El fin del mundo por supuesto que no, pero sí el fin de la edad adulta. Ponerse gafas significaba rendirse a la vejez sin oponer resistencia.
– Bueno pues, ¿cómo se llama el troglodita? -gruñó.
– Antonio Firruzza es el hombre que se encarga de la limpieza y sustituye provisionalmente al vigilante, que se llama Vario Ippolito.
– ¿Y el vigilante dónde está?
– En el hospital.
– ¿O sea, que la noche del robo estaba de guardia Firruzza?
– No; estaba Ippolito.
– ¿O sea, que su apellido es Vario? -Estaba distraído. No conseguía apartar los ojos de las gafas de Augello.
– No; Varío es el nombre.
– Ya no entiendo nada.
– Salvo, si no dejas de interrumpirme a cada momento, yo mismo me pierdo. ¿Qué hacemos?
– Bueno, bueno.
– O sea, que aquella noche, hacia las dos, a Ippolito lo despierta el sonido del timbre.
– ¿Vive solo?
– ¡Pero qué pesado! ¿Me dejas hablar o no? Sí, vive solo.

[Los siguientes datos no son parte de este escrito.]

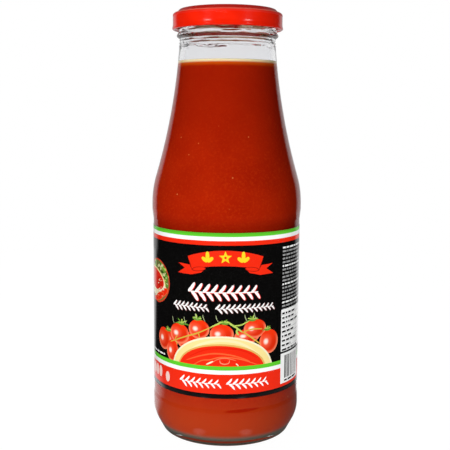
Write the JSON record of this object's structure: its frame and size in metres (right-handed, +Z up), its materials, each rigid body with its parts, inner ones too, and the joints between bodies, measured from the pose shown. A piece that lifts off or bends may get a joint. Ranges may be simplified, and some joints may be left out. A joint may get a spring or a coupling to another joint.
{
  "type": "passata bottle",
  "caption": "Wide-mouthed glass bottle with long sloping shoulders, filled with tomato passata, with a steel twist-off cap and a paper wrap-round label.",
  "frame": {"origin": "middle of the bottle's foot, on the plane it stands on", "axes": "+Z up along the bottle's axis, -Y out of the middle of the label's front, +Y out of the label's glued overlap"},
  "size_m": [0.0774, 0.0774, 0.2181],
  "materials": {
    "clear_glass": "gloss",
    "tomato_passata": "gloss",
    "red_lacquer": "gloss",
    "sealing_compound": "matte",
    "printed_paper": "satin"
  },
  "bodies": {
    "root": {"glass_bottle": "clear_glass", "passata": "tomato_passata", "twist_off_cap": "red_lacquer", "cap_seal": "sealing_compound", "paper_label": "printed_paper"}
  },
  "joints": []
}
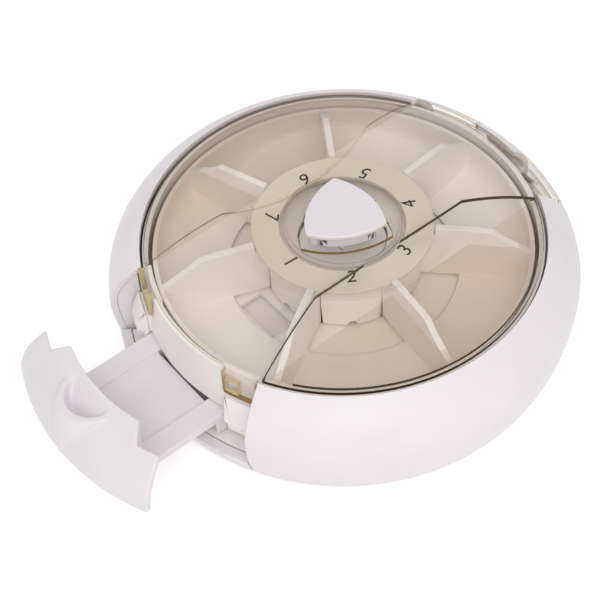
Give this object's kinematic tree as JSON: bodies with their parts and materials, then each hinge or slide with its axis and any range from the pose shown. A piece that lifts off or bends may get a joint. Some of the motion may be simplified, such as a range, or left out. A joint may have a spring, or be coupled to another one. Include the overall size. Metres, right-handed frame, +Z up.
{
  "type": "automatic pill dispenser",
  "caption": "Round rotary pill dispenser with a smoked clear dome, push-button indexing carousel, flip lid and front drawer.",
  "frame": {"origin": "on the body axis, on the surface that the feet stand on", "axes": "+Z up along the body axis, -Y towards the drawer, +Y towards the lid hinge, +X to the right as seen from the drawer"},
  "size_m": [0.142, 0.1739, 0.0455],
  "materials": {
    "white_plastic": "satin moulded",
    "smoked_clear_plastic": "clear, smoked brown",
    "cream_plastic": "satin",
    "grey_plastic": "natural moulded",
    "steel": "drawn wire",
    "rubber": "matt"
  },
  "bodies": {
    "housing": {"base_tray": "white_plastic", "rubber_feet": "rubber", "base_screws": "steel", "outer_shell": "white_plastic", "chassis": "white_plastic", "window_left": "smoked_clear_plastic", "window_right": "smoked_clear_plastic", "hinge_pin": "steel", "glide_washer": "grey_plastic", "retaining_clip": "steel", "return_spring": "steel", "detent_spring": "steel"},
    "drawer": {"drawer_tray": "white_plastic", "drawer_front": "white_plastic"},
    "lid": {"flip_lid": "smoked_clear_plastic"},
    "button": {"button_cap": "white_plastic", "button_stem": "white_plastic"},
    "driver": {"index_driver": "grey_plastic", "pawl_ring": "steel"},
    "carousel": {"carousel": "white_plastic", "number_disc": "cream_plastic", "ratchet_ring": "grey_plastic"}
  },
  "joints": [
    {"name": "drawer_slide", "type": "slide", "parent": "housing", "child": "drawer", "axis": [0, -1, 0], "range_m": [-0.027, 0.018]},
    {"name": "lid_hinge", "type": "hinge", "parent": "housing", "child": "lid", "pos_m": [0, 0.0676, 0.0195], "axis": [-1, 0, 0], "range_deg": [0, 100]},
    {"name": "button_press", "type": "slide", "parent": "housing", "child": "button", "axis": [0, 0, -1], "range_m": [0, 0.0045], "stiffness_N_per_m": 600, "springref_m": -0.003, "deforming": ["return_spring"]},
    {"name": "index_turn", "type": "hinge", "parent": "housing", "child": "driver", "pos_m": [0, 0, 0.03], "axis": [0, 0, 1], "range_deg": [-52, 0.2], "deforming": ["pawl_ring"]},
    {"name": "carousel_turn", "type": "hinge", "parent": "housing", "child": "carousel", "pos_m": [0, 0, 0.0196], "axis": [0, 0, 1], "continuous": true, "deforming": ["detent_spring"]}
  ],
  "couplings": [
    {"joint": "index_turn", "follows": "button_press", "rad_per_m": -199.47}
  ]
}
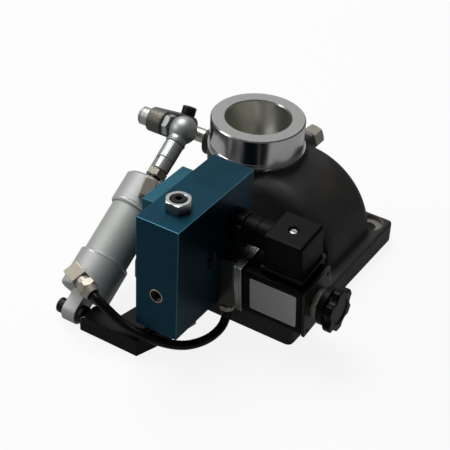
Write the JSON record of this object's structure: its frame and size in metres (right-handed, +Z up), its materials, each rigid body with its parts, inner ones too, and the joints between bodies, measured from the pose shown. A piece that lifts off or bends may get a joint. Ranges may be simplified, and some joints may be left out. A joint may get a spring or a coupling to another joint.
{
  "type": "compressor intake valve",
  "caption": "Air intake valve: cast elbow body, bare metal inlet collar, throttle lever moved by a small air cylinder, blue control block with a solenoid coil, plug connector and hand knob",
  "frame": {"origin": "centre of the four flange bolts and of the outlet, on the underside of the flange", "axes": "+Z up through the inlet collar; +X along the throttle shaft, away from the lever; +Y away from the control block"},
  "size_m": [0.1885, 0.2077, 0.1079],
  "materials": {
    "valve_casting": "satin black paint on cast aluminium alloy",
    "inlet_collar": "turned and polished",
    "shaft_bushes": "bronze",
    "shaft_seal": "nitrile",
    "outlet_gasket": "nitrile",
    "tapping_fitting": "nickel plated",
    "throttle_shaft": "ground",
    "throttle_disc": "machined",
    "disc_screws": "machined",
    "throttle_lever": "sand cast, dark",
    "lever_screw": "black oxide",
    "ball_stud": "bright zinc plated",
    "stud_lock_nut": "bright zinc plated",
    "ball_socket": "bright zinc plated",
    "safety_clip": "bright zinc plated",
    "rod_jam_nut": "nickel plated, dark",
    "piston_rod": "ground",
    "piston": "machined",
    "piston_seal": "nitrile",
    "cylinder_tube": "clear anodised, matt",
    "rear_cap": "clear anodised, matt",
    "front_cap": "clear anodised, matt",
    "rod_seal": "nitrile",
    "return_spring": "spring wire",
    "rear_elbow": "nickel plated",
    "rear_elbow_nut": "nickel plated",
    "front_vent": "nickel plated",
    "cylinder_bracket": "black oxide, crisp edges",
    "stop_screw": "black oxide",
    "clamp_bolts": "black oxide",
    "pivot_screw": "black oxide",
    "pivot_washer": "ground",
    "control_block": "blue anodised, brushed",
    "block_spacer": "machined",
    "rear_plate": "blue anodised, brushed",
    "plate_screws": "zinc plated",
    "adjuster_screw": "black oxide",
    "adjuster_nut": "zinc plated",
    "spring_seat": "machined",
    "setting_spring": "spring wire",
    "pilot_piston": "machined",
    "chamber_plug": "zinc plated",
    "port_insert": "bronze",
    "side_plug": "black oxide",
    "valve_body": "machined",
    "yoke_sheets": "stamped and plated",
    "armature_tube": "ground",
    "plunger": "ground",
    "coil": "moulded black",
    "label_plate": "bare, satin",
    "coil_end_plate": "stamped and plated",
    "coil_nut": "nickel plated",
    "hand_knob": "moulded black",
    "connector_seal": "grey rubber",
    "plug_connector": "moulded black",
    "connector_screw": "zinc plated",
    "gland_nut": "moulded black",
    "gland_seal": "nitrile",
    "hose_fitting": "nickel plated",
    "air_hose": "black polyamide tube"
  },
  "bodies": {
    "frame": {"valve_casting": "valve_casting", "inlet_collar": "inlet_collar", "shaft_bushes": "shaft_bushes", "shaft_seal": "shaft_seal", "outlet_gasket": "outlet_gasket", "tapping_fitting": "tapping_fitting", "cylinder_bracket": "cylinder_bracket", "stop_screw": "stop_screw", "clamp_bolts": "clamp_bolts", "pivot_screw": "pivot_screw", "pivot_washer": "pivot_washer", "control_block": "control_block", "block_spacer": "block_spacer", "rear_plate": "rear_plate", "plate_screws": "plate_screws", "adjuster_nut": "adjuster_nut", "spring_seat": "spring_seat", "setting_spring": "setting_spring", "chamber_plug": "chamber_plug", "port_insert": "port_insert", "side_plug": "side_plug", "valve_body": "valve_body", "yoke_sheets": "yoke_sheets", "armature_tube": "armature_tube", "coil": "coil", "label_plate": "label_plate", "coil_end_plate": "coil_end_plate", "coil_nut": "coil_nut", "connector_seal": "connector_seal", "plug_connector": "plug_connector", "connector_screw": "connector_screw", "gland_nut": "gland_nut", "gland_seal": "gland_seal", "hose_fitting": "hose_fitting", "air_hose": "air_hose"},
    "throttle": {"throttle_shaft": "throttle_shaft", "throttle_disc": "throttle_disc", "disc_screws": "disc_screws", "throttle_lever": "throttle_lever", "lever_screw": "lever_screw", "ball_stud": "ball_stud", "stud_lock_nut": "stud_lock_nut"},
    "cylinder": {"cylinder_tube": "cylinder_tube", "front_cap": "front_cap", "rear_cap": "rear_cap", "rod_seal": "rod_seal", "rear_elbow": "rear_elbow", "rear_elbow_nut": "rear_elbow_nut", "front_vent": "front_vent", "return_spring": "return_spring"},
    "rod": {"piston": "piston", "piston_seal": "piston_seal", "piston_rod": "piston_rod", "rod_jam_nut": "rod_jam_nut", "ball_socket": "ball_socket", "safety_clip": "safety_clip"},
    "adjuster": {"adjuster_screw": "adjuster_screw"},
    "knob": {"hand_knob": "hand_knob"},
    "armature": {"plunger": "plunger"},
    "pilot": {"pilot_piston": "pilot_piston"}
  },
  "joints": [
    {"name": "throttle_turn", "type": "hinge", "parent": "frame", "child": "throttle", "pos_m": [-0.025, 0, 0.0616], "axis": [-1, 0, 0], "range_deg": [0, 50], "stiffness_Nm_per_rad": 0.7, "springref_deg": -22.92},
    {"name": "cylinder_tilt", "type": "hinge", "parent": "frame", "child": "cylinder", "pos_m": [-0.0646, -0.1502, 0.0076], "axis": [1, 0, 0], "range_deg": [-0.5, 1.2]},
    {"name": "rod_slide", "type": "slide", "parent": "cylinder", "child": "rod", "axis": [0, 0.8484, 0.5293], "range_m": [0, 0.0315]},
    {"name": "adjuster_turn", "type": "hinge", "parent": "frame", "child": "adjuster", "pos_m": [-0.002, -0.1283, 0.1], "axis": [0, 0, 1], "range_deg": [-180, 180]},
    {"name": "knob_turn", "type": "hinge", "parent": "frame", "child": "knob", "pos_m": [0.0775, -0.0855, 0.0376], "axis": [1, 0, 0], "range_deg": [-180, 180]},
    {"name": "armature_slide", "type": "slide", "parent": "frame", "child": "armature", "axis": [1, 0, 0], "range_m": [0, 0.0012], "stiffness_N_per_m": 300, "springref_m": -0.002},
    {"name": "pilot_slide", "type": "slide", "parent": "frame", "child": "pilot", "axis": [0, 0, 1], "range_m": [0, 0.002], "stiffness_N_per_m": 800, "springref_m": -0.002, "deforming": ["setting_spring"]}
  ],
  "couplings": [
    {"joint": "cylinder_tilt", "follows": "throttle_turn", "ratio": 0.010774},
    {"joint": "rod_slide", "follows": "throttle_turn", "m_per_rad": 0.035578}
  ]
}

– Vale, perdona. Oye, ¿no te iría mejor una montura más ligera?
– A Beba le gusta así. ¿Puedo seguir?
– Sí, sí.
– Ippolito se levanta porque piensa que Lo Duca está fuera de sí y le ha entrado el delirio de ver a sus caballos. Ya lo ha hecho otras veces. Coge una linterna y va hacia la barrera de la entrada. Ten en cuenta que es de noche y está oscuro. Pero cuando llega cerca del hombre que espera para entrar, advierte que no es Lo Duca. Le pregunta qué quiere, y el otro, por toda respuesta, lo apunta con un revólver. Ippolito se ve obligado a abrir la barrera con las llaves, el hombre le exige que se las entregue y después lo derriba de un fuerte culatazo en la cabeza.

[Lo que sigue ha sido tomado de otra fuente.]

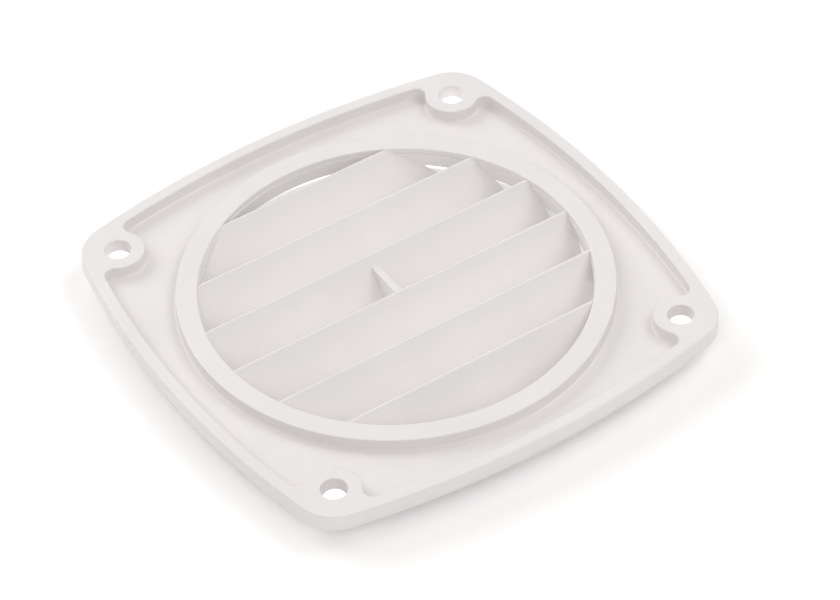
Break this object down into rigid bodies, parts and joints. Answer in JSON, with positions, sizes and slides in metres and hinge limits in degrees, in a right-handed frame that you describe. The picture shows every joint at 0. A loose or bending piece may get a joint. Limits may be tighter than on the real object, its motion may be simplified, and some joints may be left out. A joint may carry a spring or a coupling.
{
  "type": "roof vent cover",
  "caption": "Square louvred vent cover with bulged sides, round collared airway, slanted fixed blades and countersunk corner screw holes, lying face down.",
  "frame": {"origin": "on the plane of the louvre toes, under the centre of the airway, with the cover lying face down", "axes": "+X along the louvre blades, +Y towards the side that the blades' back edges lean to, +Z out of the mounting back"},
  "size_m": [0.127, 0.127, 0.009],
  "materials": {
    "white_plastic": "satin"
  },
  "bodies": {
    "root": {"face_plate": "white_plastic", "collar_ring": "white_plastic", "rim_east": "white_plastic", "rim_north": "white_plastic", "rim_west": "white_plastic", "rim_south": "white_plastic", "screw_pad_northeast": "white_plastic", "screw_pad_northwest": "white_plastic", "screw_pad_southwest": "white_plastic", "screw_pad_southeast": "white_plastic", "louvre_blade_1": "white_plastic", "louvre_blade_2": "white_plastic", "louvre_blade_3": "white_plastic", "louvre_blade_4": "white_plastic", "louvre_blade_5": "white_plastic", "louvre_blade_6": "white_plastic", "centre_rib": "white_plastic"}
  },
  "joints": []
}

– O sea, que el vigilante ya no pudo ver nada más. Por cierto, ¿cuántas dioptrías tienes?
Mimì se levantó airado.
– ¿Adónde vas?
– Me voy, y sólo volveré cuando se te pase esa manía que te ha entrado con mis gafas.
– Vamos, siéntate. Prometo olvidarme de las gafas.
Mimì volvió a sentarse.
– ¿Dónde me había quedado?
– ¿El vigilante había visto antes al hombre que lo atacó?
– No, era la primera vez que lo veía. La conclusión es que Firruzza y los otros dos que cuidan de los caballos encuentran a Ippolito en su casa, atado, amordazado y con una fuerte conmoción cerebral.
– Pues entonces no pudo ser Ippolito quien llamó a la señora Esterman para comunicarle el robo.
– Es evidente.
– A lo mejor fue Firruzza.
– ¡¿Ese?! Imposible.
– Pues entonces, ¿quién pudo ser?
– ¿Te parece importante? ¿Puedo seguir?